--- start of Record set ---

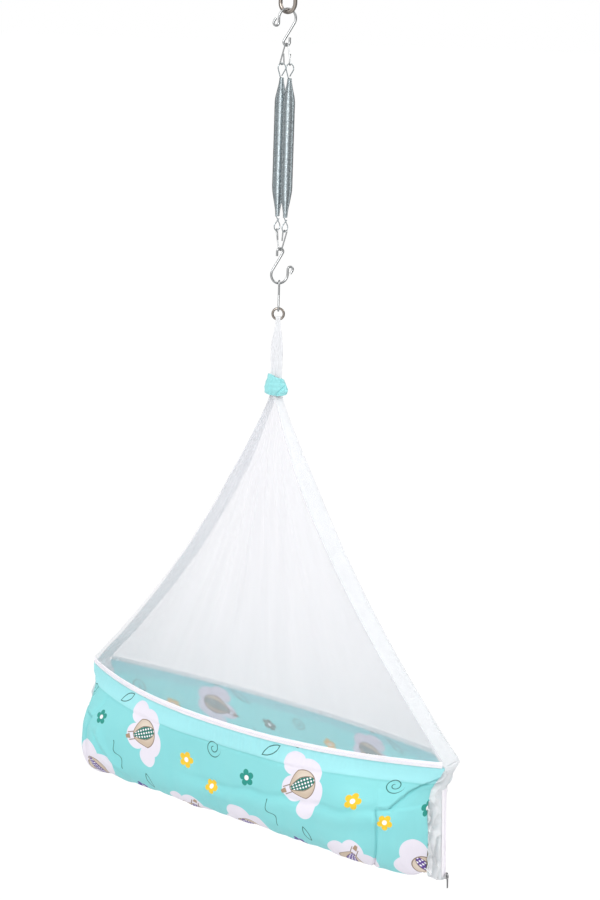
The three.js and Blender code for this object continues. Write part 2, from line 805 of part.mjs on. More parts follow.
// Stands a slider's own frame (X across, Y up, Z out) on an end of the cradle.
function standOnEnd(mesh, foot, side) {
  const across = at(0, side, 0);
  const up = at(-side * endFlare, 0, wallHeight - endTuckHeight).normalize();
  const basis = new THREE.Matrix4().makeBasis(across, up, across.clone().cross(up));
  mesh.quaternion.setFromRotationMatrix(basis);
  mesh.position.copy(foot);
}

function bailShape() {
  const half = bailLength / 2;
  const shape = new THREE.Shape();
  shape.moveTo(-overrun, half).lineTo(-overrun, -half).lineTo(bailReach - bailBar, -half);
  shape.lineTo(bailReach, bailBar - half).lineTo(bailReach, half - bailBar);
  shape.lineTo(bailReach - bailBar, half).closePath();
  const hole = new THREE.Path();
  hole.moveTo(0, bailBar - half).lineTo(0, half - bailBar);
  hole.lineTo(bailReach - bailBar, half - bailBar).lineTo(bailReach - bailBar, bailBar - half);
  hole.closePath();
  shape.holes.push(hole);
  return shape;
}

function pullGeometry() {
  const half = pullWidth / 2;
  const slotHalf = bailWidth / 2 + gap;
  const top = pullCrossbar / 2;
  const shape = new THREE.Shape();
  shape.moveTo(-half, top).lineTo(-half * pullTaperShare, -pullLength);
  shape.lineTo(half * pullTaperShare, -pullLength).lineTo(half, top).closePath();
  const slot = new THREE.Path();
  slot.moveTo(-slotHalf, -top - pullSlotLength).lineTo(-slotHalf, -top);
  slot.lineTo(slotHalf, -top).lineTo(slotHalf, -top - pullSlotLength).closePath();
  shape.holes.push(slot);
  return new THREE.ExtrudeGeometry(shape, { depth: pullThickness, bevelEnabled: false });
}

ceilingLink();
sHooks();
yokes();
springs();
smallSLink();
strapRing();
strapLoop();
neckCollar();
bands();
nets();
walls();
rimStrips();
ends();
baseCover();
baseBoard();
foamMattress();
sliders();

export default cradle;
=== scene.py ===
"""Hanging baby cradle: cloth trough and net tent on a strap, two S-hooks and twin springs."""
import math
from contextlib import contextmanager

import bpy
import numpy as np
from mathutils import Matrix, Vector


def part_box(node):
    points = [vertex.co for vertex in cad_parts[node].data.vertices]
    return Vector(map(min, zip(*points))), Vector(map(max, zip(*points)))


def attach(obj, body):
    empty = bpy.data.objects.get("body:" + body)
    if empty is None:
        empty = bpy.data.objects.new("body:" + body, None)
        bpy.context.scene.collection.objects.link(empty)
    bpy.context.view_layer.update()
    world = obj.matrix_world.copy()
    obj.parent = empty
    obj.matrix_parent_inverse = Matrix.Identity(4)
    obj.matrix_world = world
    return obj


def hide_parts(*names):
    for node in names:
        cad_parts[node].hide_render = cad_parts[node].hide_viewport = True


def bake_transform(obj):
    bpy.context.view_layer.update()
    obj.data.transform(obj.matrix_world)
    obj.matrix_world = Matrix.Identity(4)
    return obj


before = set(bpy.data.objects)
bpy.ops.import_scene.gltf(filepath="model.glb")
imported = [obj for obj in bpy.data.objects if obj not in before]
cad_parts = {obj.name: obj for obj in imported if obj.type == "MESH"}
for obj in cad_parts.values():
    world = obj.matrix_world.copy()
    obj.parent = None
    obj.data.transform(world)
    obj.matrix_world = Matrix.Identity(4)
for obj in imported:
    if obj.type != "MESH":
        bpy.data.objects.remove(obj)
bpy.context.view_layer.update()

MM = 0.001
SEED = 7

# Photograph's camera, in metres, degrees and pixels
CAMERA_AZIMUTH = 38.0
CAMERA_DISTANCE = 3.8
CAMERA_ABOVE_RIM = 1.39
CAMERA_PITCH = 12.735
CAMERA_ROLL = 1.96
CAMERA_AIM = 0.742
FOCAL_PIXELS = 2010.7
IMAGE_HEIGHT = 900
SENSOR = 36.0
CAMERA_REACH = 100

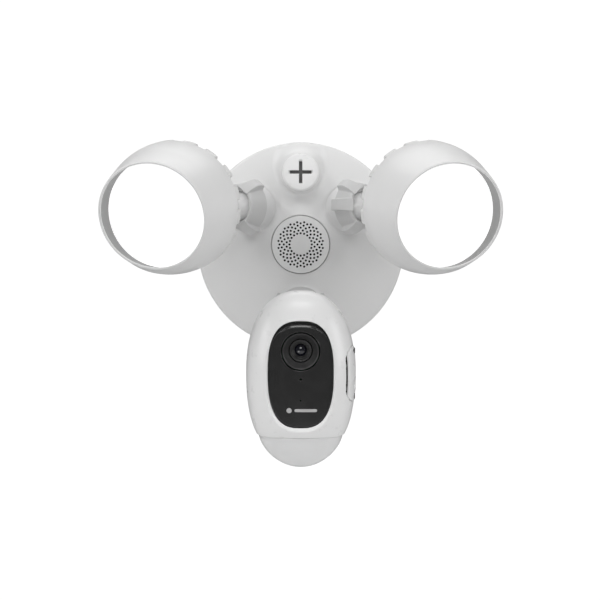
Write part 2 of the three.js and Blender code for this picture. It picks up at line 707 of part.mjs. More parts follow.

--- end of Record set ---

**What you will do**
Please restate the data word for word, every record included.

**The result**
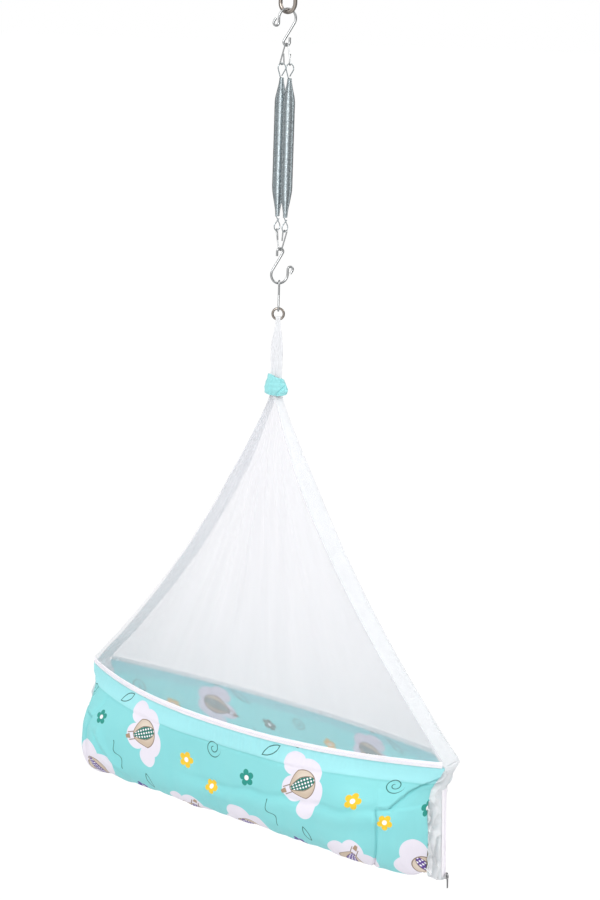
The three.js and Blender code for this object continues. Write part 2, from line 805 of part.mjs on. More parts follow.
// Stands a slider's own frame (X across, Y up, Z out) on an end of the cradle.
function standOnEnd(mesh, foot, side) {
  const across = at(0, side, 0);
  const up = at(-side * endFlare, 0, wallHeight - endTuckHeight).normalize();
  const basis = new THREE.Matrix4().makeBasis(across, up, across.clone().cross(up));
  mesh.quaternion.setFromRotationMatrix(basis);
  mesh.position.copy(foot);
}

function bailShape() {
  const half = bailLength / 2;
  const shape = new THREE.Shape();
  shape.moveTo(-overrun, half).lineTo(-overrun, -half).lineTo(bailReach - bailBar, -half);
  shape.lineTo(bailReach, bailBar - half).lineTo(bailReach, half - bailBar);
  shape.lineTo(bailReach - bailBar, half).closePath();
  const hole = new THREE.Path();
  hole.moveTo(0, bailBar - half).lineTo(0, half - bailBar);
  hole.lineTo(bailReach - bailBar, half - bailBar).lineTo(bailReach - bailBar, bailBar - half);
  hole.closePath();
  shape.holes.push(hole);
  return shape;
}

function pullGeometry() {
  const half = pullWidth / 2;
  const slotHalf = bailWidth / 2 + gap;
  const top = pullCrossbar / 2;
  const shape = new THREE.Shape();
  shape.moveTo(-half, top).lineTo(-half * pullTaperShare, -pullLength);
  shape.lineTo(half * pullTaperShare, -pullLength).lineTo(half, top).closePath();
  const slot = new THREE.Path();
  slot.moveTo(-slotHalf, -top - pullSlotLength).lineTo(-slotHalf, -top);
  slot.lineTo(slotHalf, -top).lineTo(slotHalf, -top - pullSlotLength).closePath();
  shape.holes.push(slot);
  return new THREE.ExtrudeGeometry(shape, { depth: pullThickness, bevelEnabled: false });
}

ceilingLink();
sHooks();
yokes();
springs();
smallSLink();
strapRing();
strapLoop();
neckCollar();
bands();
nets();
walls();
rimStrips();
ends();
baseCover();
baseBoard();
foamMattress();
sliders();

export default cradle;
=== scene.py ===
"""Hanging baby cradle: cloth trough and net tent on a strap, two S-hooks and twin springs."""
import math
from contextlib import contextmanager

import bpy
import numpy as np
from mathutils import Matrix, Vector


def part_box(node):
    points = [vertex.co for vertex in cad_parts[node].data.vertices]
    return Vector(map(min, zip(*points))), Vector(map(max, zip(*points)))


def attach(obj, body):
    empty = bpy.data.objects.get("body:" + body)
    if empty is None:
        empty = bpy.data.objects.new("body:" + body, None)
        bpy.context.scene.collection.objects.link(empty)
    bpy.context.view_layer.update()
    world = obj.matrix_world.copy()
    obj.parent = empty
    obj.matrix_parent_inverse = Matrix.Identity(4)
    obj.matrix_world = world
    return obj


def hide_parts(*names):
    for node in names:
        cad_parts[node].hide_render = cad_parts[node].hide_viewport = True


def bake_transform(obj):
    bpy.context.view_layer.update()
    obj.data.transform(obj.matrix_world)
    obj.matrix_world = Matrix.Identity(4)
    return obj


before = set(bpy.data.objects)
bpy.ops.import_scene.gltf(filepath="model.glb")
imported = [obj for obj in bpy.data.objects if obj not in before]
cad_parts = {obj.name: obj for obj in imported if obj.type == "MESH"}
for obj in cad_parts.values():
    world = obj.matrix_world.copy()
    obj.parent = None
    obj.data.transform(world)
    obj.matrix_world = Matrix.Identity(4)
for obj in imported:
    if obj.type != "MESH":
        bpy.data.objects.remove(obj)
bpy.context.view_layer.update()

MM = 0.001
SEED = 7

# Photograph's camera, in metres, degrees and pixels
CAMERA_AZIMUTH = 38.0
CAMERA_DISTANCE = 3.8
CAMERA_ABOVE_RIM = 1.39
CAMERA_PITCH = 12.735
CAMERA_ROLL = 1.96
CAMERA_AIM = 0.742
FOCAL_PIXELS = 2010.7
IMAGE_HEIGHT = 900
SENSOR = 36.0
CAMERA_REACH = 100

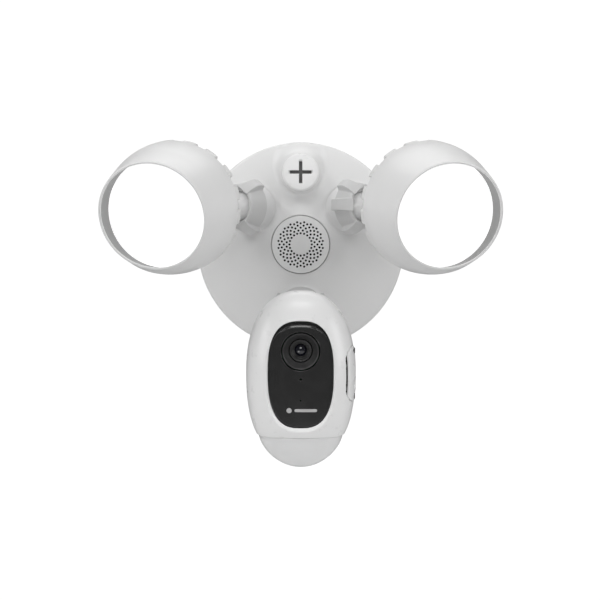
Write part 2 of the three.js and Blender code for this picture. It picks up at line 707 of part.mjs. More parts follow.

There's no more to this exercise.